The song was a No. 1 hit in England and in 14 other countries, according to Sarstedt’s website, and earned the singer rave reviews in British magazines such as New Musical Express, which called him the “most original talent to emerge in decades.”

The track won a British songwriting prize, in 1970, but failed to find a wide audience in the United States.

That changed in 2007, when the song was featured in the soundtrack for “The Darjeeling Limited,” Anderson’s film about a train trip through India, and in “Hotel Chevalier,” a short companion piece to the film.
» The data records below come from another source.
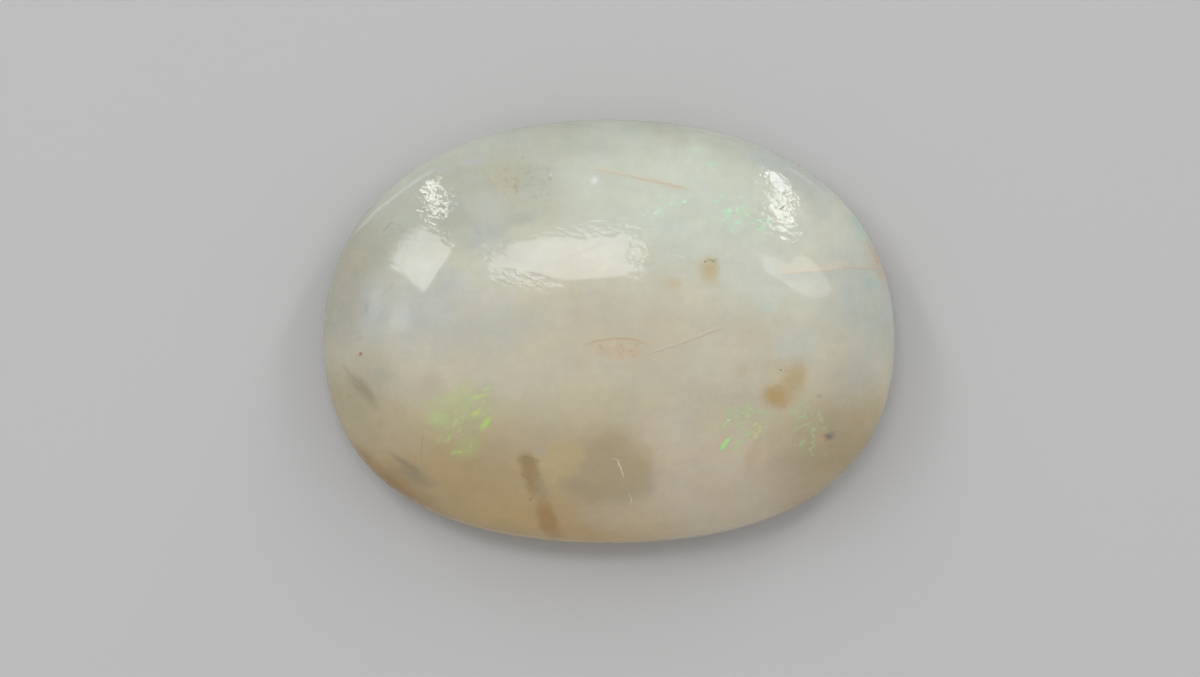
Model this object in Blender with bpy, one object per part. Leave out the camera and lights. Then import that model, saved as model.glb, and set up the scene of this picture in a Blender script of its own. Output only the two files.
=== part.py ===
"""A polished oval opal cabochon: one solid stone, domed above its girdle and ground flat on the back.

Units are metres, +Z up. The origin is the middle of the flat back, on the surface that the stone
rests on. +X runs along the stone and +Y points at the side that is the upper one in the usual view.
"""

import math

import bmesh
import bpy

# Driving dimensions of the finished stone
LENGTH = 0.0280
WIDTH = 0.02077
DOME_HEIGHT = 0.0049
GIRDLE_HEIGHT = 0.0016
BACK_DEPTH = 0.0034  # the underside would be this deep below the girdle, were it not ground flat

# How the outline departs from a plain ellipse
CORNER_FULLNESS = 0.043  # share by which the outline is wider than an ellipse between its axes
END_DROP = 0.00046  # the two ends of the long axis lie this far towards -Y of its middle

# The edge between the flat back and the rounded underside is broken by a small round
BACK_EDGE_ROUND = 0.0003
BACK_EDGE_STEPS = 3

# Faceting of the solid
SEGMENTS = 104
RINGS = 44

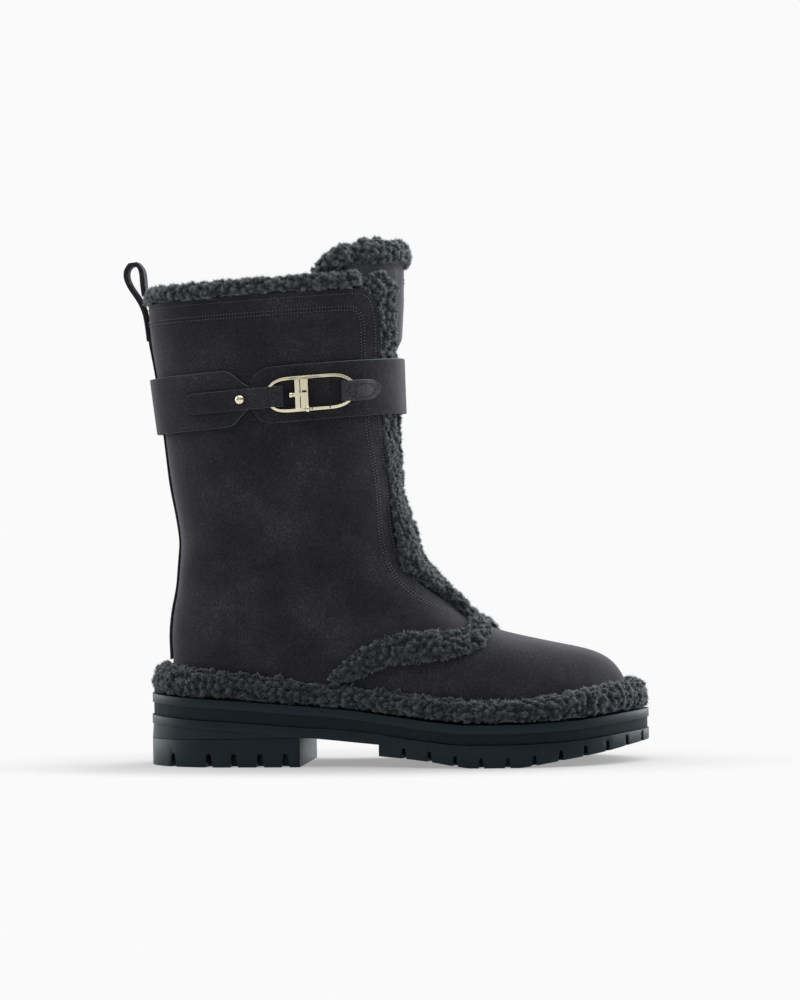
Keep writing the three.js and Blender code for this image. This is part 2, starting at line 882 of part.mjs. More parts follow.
// A hollow wall between an outer and an inner grid, open at the throat, collar and underneath
function wallBetween(outer, inner) {
  const surface = makeSurface();
  const lastRow = outer.length - 1;
  const lastColumn = outer[0].length - 1;
  for (let i = 0; i < lastRow; i += 1) {
    for (let j = 0; j < lastColumn; j += 1) {
      surface.quad(outer[i][j], outer[i][j + 1], outer[i + 1][j + 1], outer[i + 1][j]);
      surface.quad(inner[i][j], inner[i + 1][j], inner[i + 1][j + 1], inner[i][j + 1]);
    }
    const edgeIsOpen = Math.abs(outer[i + 1][0][1] - outer[i + 1][lastColumn][1]) > 0.01;
    if (edgeIsOpen) {
      surface.quad(outer[i][0], outer[i + 1][0], inner[i + 1][0], inner[i][0]);
      surface.quad(outer[i][lastColumn], inner[i][lastColumn], inner[i + 1][lastColumn], outer[i + 1][lastColumn]);
    }
  }
  for (let j = 0; j < lastColumn; j += 1) {
    surface.quad(outer[0][j], inner[0][j], inner[0][j + 1], outer[0][j + 1]);
    surface.quad(outer[lastRow][j], outer[lastRow][j + 1], inner[lastRow][j + 1], inner[lastRow][j]);
  }
  return surface.geometry();
}

function upperWall(grow) {
  const grid = upperGrid(-grow);
  const outer = offsetGrid(grid, -grow);
  const inner = offsetGrid(grid, wallThickness + grow);
  return wallBetween(stretchGrid(outer, grow, grow), stretchGrid(inner, grow, grow));
}

// The upper's outer form as one full solid, bridged across the throat
function upperForm(grow) {
  const grid = upperGrid();
  const fine = fineRings();
  const bridgeSteps = 6;
  const bridged = grid.map((row, i) => {
    const ring = fine[i];
    const edge = throatAngle(ring, ring.throat);
    const bridge = [];
    for (let k = 1; k < bridgeSteps; k += 1) {
      const share = (2 * k) / bridgeSteps;
      const side = share <= 1 ? 1 : -1;
      const angle = mix(edge, Math.PI, share <= 1 ? share : 2 - share);
      bridge.push(ringPoint(ring, angle, side));
    }
    return [...row, ...bridge, row[0]];
  });
  const outer = stretchGrid(offsetGrid(bridged, -grow), 5, 0);
  const surface = makeSurface();
  const size = outer[0].length - 1;
  for (let i = 0; i < outer.length - 1; i += 1) {
    for (let j = 0; j < size; j += 1) {
      surface.quad(outer[i][j], outer[i][j + 1], outer[i + 1][j + 1], outer[i + 1][j]);
    }
  }
  for (const [row, turned] of [[outer[0], true], [outer[outer.length - 1], false]]) {
    const middle = columnsPerSide;
    const half = size / 2;
    for (let k = 0; k < half; k += 1) {
      const a = row[(middle - k + size) % size];
      const b = row[(middle + k) % size];
      const c = row[(middle + k + 1) % size];
      const d = row[(middle - k - 1 + size) % size];
      if (turned) surface.quad(a, d, c, b);
      else surface.quad(a, b, c, d);
    }
  }
  return surface.geometry();
}

// ---- Insole and tongue ----

function boxSolid({ x, y, z }) {
  const box = new THREE.BoxGeometry(x[1] - x[0], y[1] - y[0], z[1] - z[0]);
  box.translate((x[0] + x[1]) / 2, (y[0] + y[1]) / 2, (z[0] + z[1]) / 2);
  return toSolid(box);
}

const wallCutter = toSolid(upperWall(cutGap));
const formCutter = toSolid(upperForm(cutGap));

function makeInsole() {
  const inset = wallThickness + 2 * fitGap;
  const sections = soleStations(0, soleLength, 18).map((x) => {
    const placeX = mix(upperHeelX + inset, upperToeX - inset, x / soleLength);
    const full = soleHalf(x);
    const half = Math.max(0.02, full * upperWidthRatio - inset * Math.min(1, full / 25));
    const middle = soleMiddle(x);
    const bottom = featherZ(placeX) + fitGap;
    return [
      [placeX, middle - half, bottom + insoleThickness],
      [placeX, middle + half, bottom + insoleThickness],
      [placeX, middle + half, bottom],
      [placeX, middle - half, bottom],
    ];
  });
  return toGeometry(toSolid(loft(sections)).subtract(wallCutter));
}

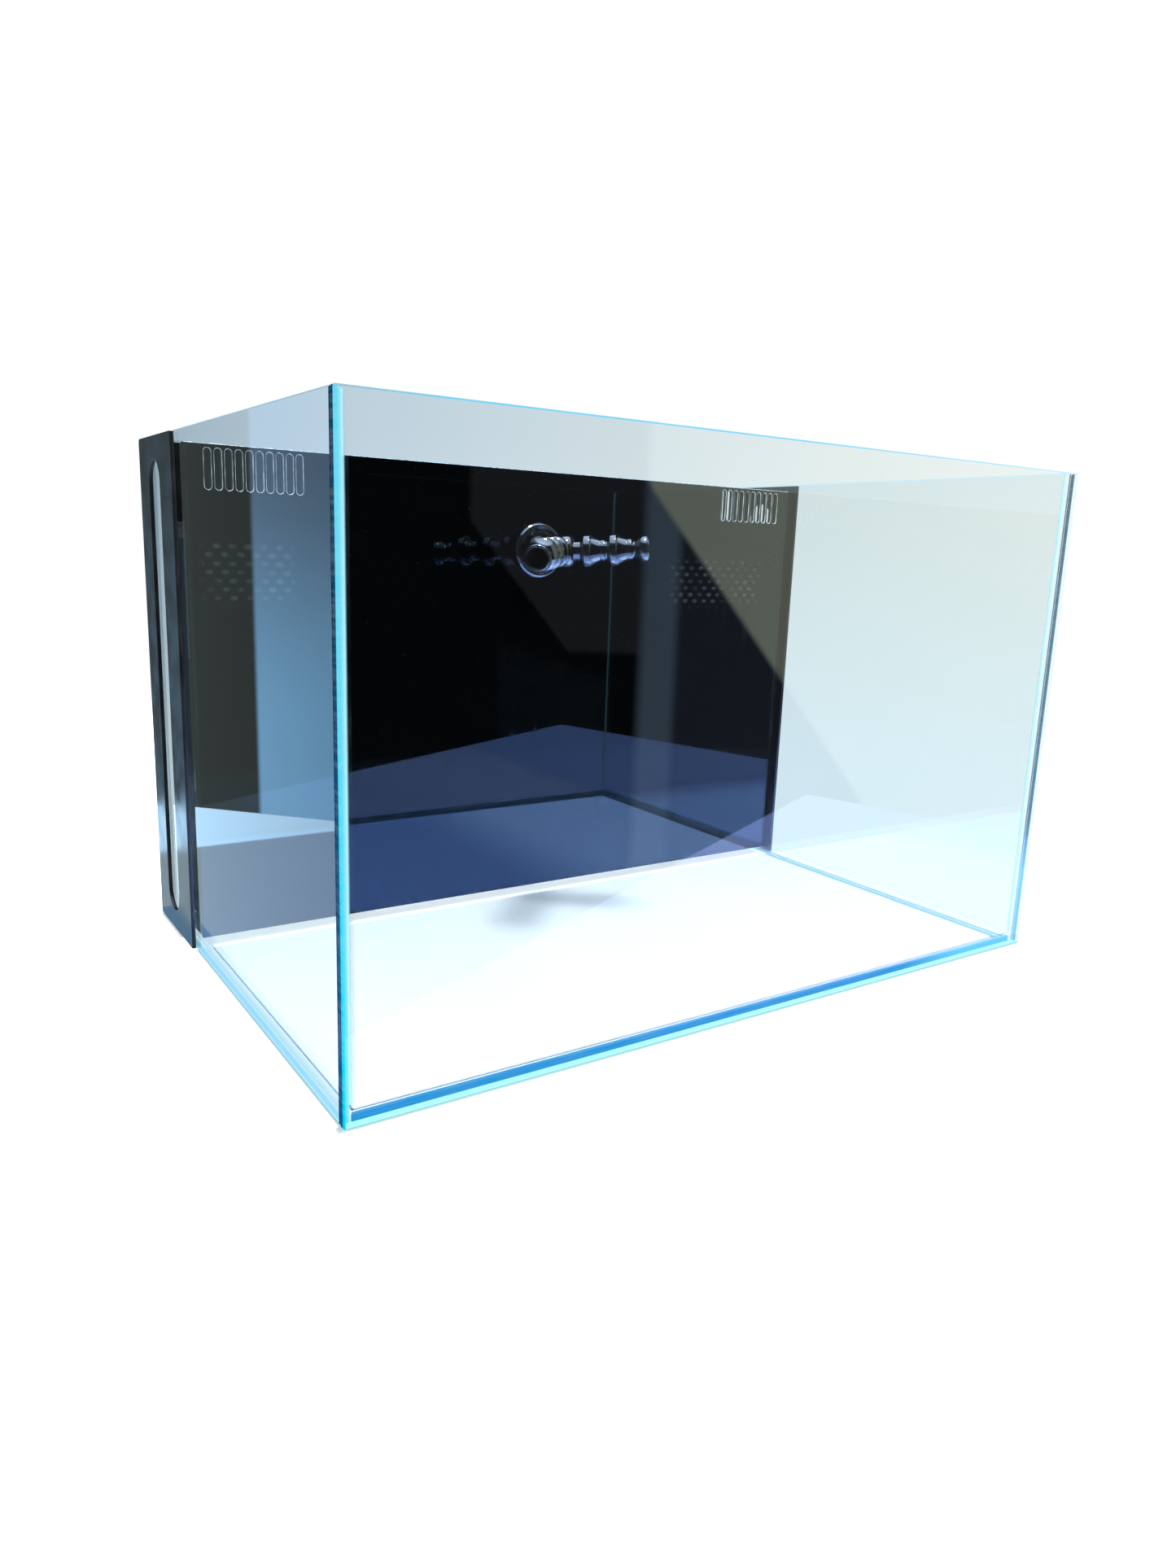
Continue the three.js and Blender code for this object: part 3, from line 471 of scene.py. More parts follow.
def plate(outline, holes, thickness, edge, steps):
    """A sheet in local XY, from Z 0 up to its thickness, whose faces meet its edges in a rounded arris."""
    bm = bmesh.new()
    angles = [math.radians(90 * i / steps) for i in range(steps + 1)]
    levels = [(edge * (1 - math.cos(a)), edge * (1 - math.sin(a))) for a in angles]
    levels += [(thickness - depth, inset) for depth, inset in reversed(levels)]
    caps = [[], []]
    for look, loop in [(EDGE, outline)] + [(HOLE_WALL, hole) for hole in holes]:
        rings = [[bm.verts.new((u, v, depth)) for u, v in loop(inset)] for depth, inset in levels]
        for level, (below, above) in enumerate(zip(rings, rings[1:])):
            for i in range(len(below)):
                face = bm.faces.new((below[i - 1], below[i], above[i], above[i - 1]))
                face.smooth = True
                face.material_index = look if level == steps else ARRIS
        for cap, ring in zip(caps, (rings[0], rings[-1])):
            cap += [bm.edges.get((ring[i - 1], ring[i])) for i in range(len(ring))]
    for cap in caps:
        bmesh.ops.triangle_fill(bm, edges=cap, use_beauty=True)
    bmesh.ops.recalc_face_normals(bm, faces=bm.faces)
    return bm


def sheet_axes(node):
    """A sheet's two long axes, its thickness and the matrix from (along, up, through) to the row frame."""
    low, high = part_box(node)
    size = high - low
    thin = min(range(3), key=lambda axis: size[axis])
    along, up = [axis for axis in range(3) if axis != thin]
    basis = Matrix.Identity(3)
    through = basis[along].cross(basis[up])
    origin = Vector((0, 0, 0))
    origin[thin] = low[thin] if through[thin] > 0 else high[thin]
    turn = Matrix((basis[along], basis[up], through)).transposed().to_4x4()
    flat_low, flat_high = (low[along], low[up]), (high[along], high[up])
    return flat_low, flat_high, size[thin], Matrix.Translation(origin) @ turn


def add_sheet(name, node, looks, corners, holes=(), edge=SHEET_EDGE, steps=3):
    """A sheet in a CAD node's place. Its looks are in the order of the material slots."""
    low, high, thickness, place = sheet_axes(node)
    outline = rectangle(low, high, [corner * MM for corner in corners])
    bm = plate(outline, holes, thickness, edge * MM, steps)
    bm.transform(place)
    return stands_for(add_piece(name, bm, looks), node)


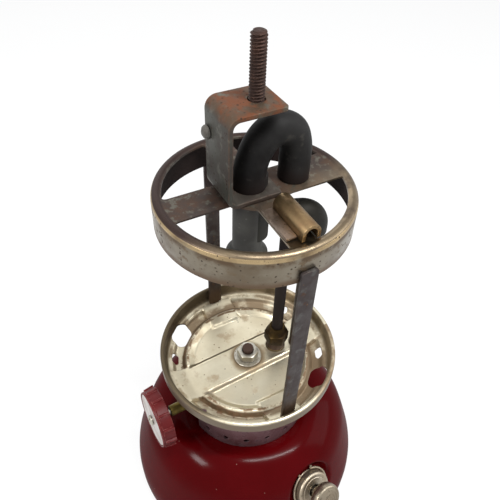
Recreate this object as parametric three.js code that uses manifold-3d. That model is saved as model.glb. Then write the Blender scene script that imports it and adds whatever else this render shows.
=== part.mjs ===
// A gasoline pressure lantern without its globe and ventilator, built as separate pieces.
// Millimetres, +Z up. The origin is the centre of the flat base. The two legs stand on -Y and +Y,
// the bracket and the return-bend tube lie along X, and the valve wheel points to -X.

import * as THREE from 'three';
import { mergeVertices } from 'three/addons/utils/BufferGeometryUtils.js';
import Module from 'manifold-3d';

const wasm = await Module();
wasm.setup();

// Clearances that every fit uses.
const GAP = 0.3; // between two pieces that seat on each other
const RUNNING = 0.5; // around a piece that turns or slides
const OVERRUN = 1; // how far a cutter reaches past what it cuts

// Facets around the large rings, the grips, the tubes and the small turned pieces.
const RING_SIDES = 36;
const COLLAR_SIDES = 54;
const GRIP_SIDES = 28;
const TUBE_SIDES = 16;
const SMALL_SIDES = 12;
const HOLE_SIDES = 6;
const THREAD_SIDES = 9;
const SHOULDER_STEPS = 10;
const BEND_STEPS = 20;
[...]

Peter Eardley Sarstedt was born in Delhi, where his parents worked in the British civil service, on Dec. 10, 1941. The family moved to London following Indian independence in 1947 and his father’s death several years later, and Sarstedt began playing music with his brothers Richard and Clive in a skiffle group called the Fabulous Five.

In the liner notes to his debut album, he said he wrote “Where Do You Go To (My Lovely)?” for a girlfriend who “tragically died in a hotel fire.”

In 2009, he told the Daily Express the fire story was “completely untrue.” The girl of the song was “meant to be a generic European girl,” he said, but was based partly on a Danish student, Anita Atke, whom he married in 1969 and later divorced. A subsequent marriage to Joanna Meill also ended in divorce.